JCPA officials in Washington are taking something of a smaller-picture view. Susskind said the group’s legislative approach “is not to attack the nation’s overall economic policy — that’s not our role. But we’re focusing on really concrete pieces of legislation — the Low-Income Energy Assistance Program, for instance — that can change people’s lives. It’s important to talk about the big-picture economic situation, but what we’re saying is, here are some legislative actions you can take now to tackle this in meaningful pieces of legislation to get passed.”
While cities like Nashville and Dayton, Ohio, are planning a number of initiatives, the program will be somewhat lower key in New York, where the majority of Jewish poor in the U.S. live, and where such programs are not new. William Rapfogel of the Metropolitan Council on Jewish Poverty said he is discussing a single event with UJA-Federation of New York.
“Our efforts are ongoing,” said Rapfogel. “It’s wonderful that people are raising consciousness about the issue, but to tailor something specifically for this [in New York] is not necessary.”
He added it was especially important on a national scale to show that Jews are far from immune to poverty.
“It’s important to address all poverty, not just Jewish poverty, but it’s also important to make people understand that this is our problem too,” said Rapfogel.
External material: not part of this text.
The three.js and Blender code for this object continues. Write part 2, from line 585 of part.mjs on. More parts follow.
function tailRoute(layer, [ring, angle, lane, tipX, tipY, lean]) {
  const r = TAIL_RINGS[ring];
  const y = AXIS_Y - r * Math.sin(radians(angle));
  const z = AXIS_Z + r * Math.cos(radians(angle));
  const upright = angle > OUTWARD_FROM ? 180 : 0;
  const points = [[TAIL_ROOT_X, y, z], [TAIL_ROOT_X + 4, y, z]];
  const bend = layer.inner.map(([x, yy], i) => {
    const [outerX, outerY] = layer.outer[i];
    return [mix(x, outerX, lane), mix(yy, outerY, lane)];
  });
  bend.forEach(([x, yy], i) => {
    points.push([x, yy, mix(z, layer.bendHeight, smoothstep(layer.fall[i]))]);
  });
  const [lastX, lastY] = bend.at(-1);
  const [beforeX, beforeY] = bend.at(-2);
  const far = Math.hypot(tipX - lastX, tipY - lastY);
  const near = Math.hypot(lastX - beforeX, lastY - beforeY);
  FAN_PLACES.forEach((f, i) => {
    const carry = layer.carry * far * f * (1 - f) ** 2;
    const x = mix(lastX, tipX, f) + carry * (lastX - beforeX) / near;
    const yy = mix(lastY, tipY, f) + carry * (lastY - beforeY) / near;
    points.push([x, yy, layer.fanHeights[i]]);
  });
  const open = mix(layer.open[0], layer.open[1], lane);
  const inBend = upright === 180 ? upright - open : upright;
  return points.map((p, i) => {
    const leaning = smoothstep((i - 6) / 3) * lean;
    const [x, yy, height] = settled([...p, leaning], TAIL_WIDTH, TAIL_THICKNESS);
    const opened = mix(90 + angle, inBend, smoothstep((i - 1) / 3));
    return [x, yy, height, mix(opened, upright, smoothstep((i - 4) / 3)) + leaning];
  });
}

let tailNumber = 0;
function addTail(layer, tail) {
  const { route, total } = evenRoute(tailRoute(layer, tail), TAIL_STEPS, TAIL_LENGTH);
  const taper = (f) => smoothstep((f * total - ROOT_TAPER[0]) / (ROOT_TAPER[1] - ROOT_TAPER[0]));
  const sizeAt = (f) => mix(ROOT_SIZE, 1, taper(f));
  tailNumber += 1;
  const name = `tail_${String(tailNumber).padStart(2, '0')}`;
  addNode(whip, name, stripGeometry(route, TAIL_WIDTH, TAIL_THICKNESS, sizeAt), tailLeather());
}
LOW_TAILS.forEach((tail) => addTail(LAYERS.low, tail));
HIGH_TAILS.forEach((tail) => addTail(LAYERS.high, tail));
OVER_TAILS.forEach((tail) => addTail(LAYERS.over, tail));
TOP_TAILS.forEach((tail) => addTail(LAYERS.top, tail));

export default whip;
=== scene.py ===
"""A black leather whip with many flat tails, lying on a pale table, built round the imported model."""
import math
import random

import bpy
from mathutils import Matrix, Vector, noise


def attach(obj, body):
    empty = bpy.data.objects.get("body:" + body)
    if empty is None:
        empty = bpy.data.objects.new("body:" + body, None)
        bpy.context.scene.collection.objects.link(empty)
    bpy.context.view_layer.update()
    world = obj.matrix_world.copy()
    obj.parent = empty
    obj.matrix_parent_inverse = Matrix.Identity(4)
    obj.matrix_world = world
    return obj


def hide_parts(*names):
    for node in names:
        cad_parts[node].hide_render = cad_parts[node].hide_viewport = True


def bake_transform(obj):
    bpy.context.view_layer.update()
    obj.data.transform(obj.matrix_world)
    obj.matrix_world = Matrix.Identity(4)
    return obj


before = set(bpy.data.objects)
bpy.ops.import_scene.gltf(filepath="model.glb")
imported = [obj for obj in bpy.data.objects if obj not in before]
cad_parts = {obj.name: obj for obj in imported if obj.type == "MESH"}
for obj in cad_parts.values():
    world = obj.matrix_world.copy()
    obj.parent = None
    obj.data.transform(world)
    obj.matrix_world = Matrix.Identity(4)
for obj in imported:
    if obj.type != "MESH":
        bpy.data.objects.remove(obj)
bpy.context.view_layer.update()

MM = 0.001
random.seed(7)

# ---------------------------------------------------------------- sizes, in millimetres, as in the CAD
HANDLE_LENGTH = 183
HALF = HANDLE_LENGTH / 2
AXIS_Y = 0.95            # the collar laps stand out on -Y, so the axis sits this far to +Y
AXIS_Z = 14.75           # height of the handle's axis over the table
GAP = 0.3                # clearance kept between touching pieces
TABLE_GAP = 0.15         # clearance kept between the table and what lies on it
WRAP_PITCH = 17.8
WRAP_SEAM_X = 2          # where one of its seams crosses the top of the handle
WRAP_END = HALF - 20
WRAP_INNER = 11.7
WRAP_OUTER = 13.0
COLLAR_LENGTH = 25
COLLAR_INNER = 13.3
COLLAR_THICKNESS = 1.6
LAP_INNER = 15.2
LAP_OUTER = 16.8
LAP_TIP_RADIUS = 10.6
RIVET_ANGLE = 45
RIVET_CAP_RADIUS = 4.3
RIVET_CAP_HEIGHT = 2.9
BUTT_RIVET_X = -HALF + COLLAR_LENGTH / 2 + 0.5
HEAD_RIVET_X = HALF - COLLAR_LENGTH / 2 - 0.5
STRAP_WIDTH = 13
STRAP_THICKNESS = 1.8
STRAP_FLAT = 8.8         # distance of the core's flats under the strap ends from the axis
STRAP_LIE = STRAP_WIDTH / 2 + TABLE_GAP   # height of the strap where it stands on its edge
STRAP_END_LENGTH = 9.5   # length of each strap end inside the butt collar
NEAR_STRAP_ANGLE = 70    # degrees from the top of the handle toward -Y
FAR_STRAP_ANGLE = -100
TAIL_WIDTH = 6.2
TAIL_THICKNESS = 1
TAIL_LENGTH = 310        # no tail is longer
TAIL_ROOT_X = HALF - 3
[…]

Among the presidential candidates, Rapfogel said, North Carolina Democrat John Edwards had spoken out in most detail about issues facing the poor before ending his campaign, and little has been said since.
“People are talking about poverty but not really addressing the root causes,” said Rapfogel.
A key responsibility of government, Rapfogel suggested, is making sure that those who lift themselves up from poverty can sustain their success. Too often, he said, those who no longer qualify for benefits such as welfare or housing subsidies end up struggling and can fall back off their feet. Slowly phasing out these benefits [instead of cutting them all at once] could boost independence in the long term, he suggested.
“An investment in benefits for 18 months or two years is far better than letting them fall back into poverty,” said Rapfogel.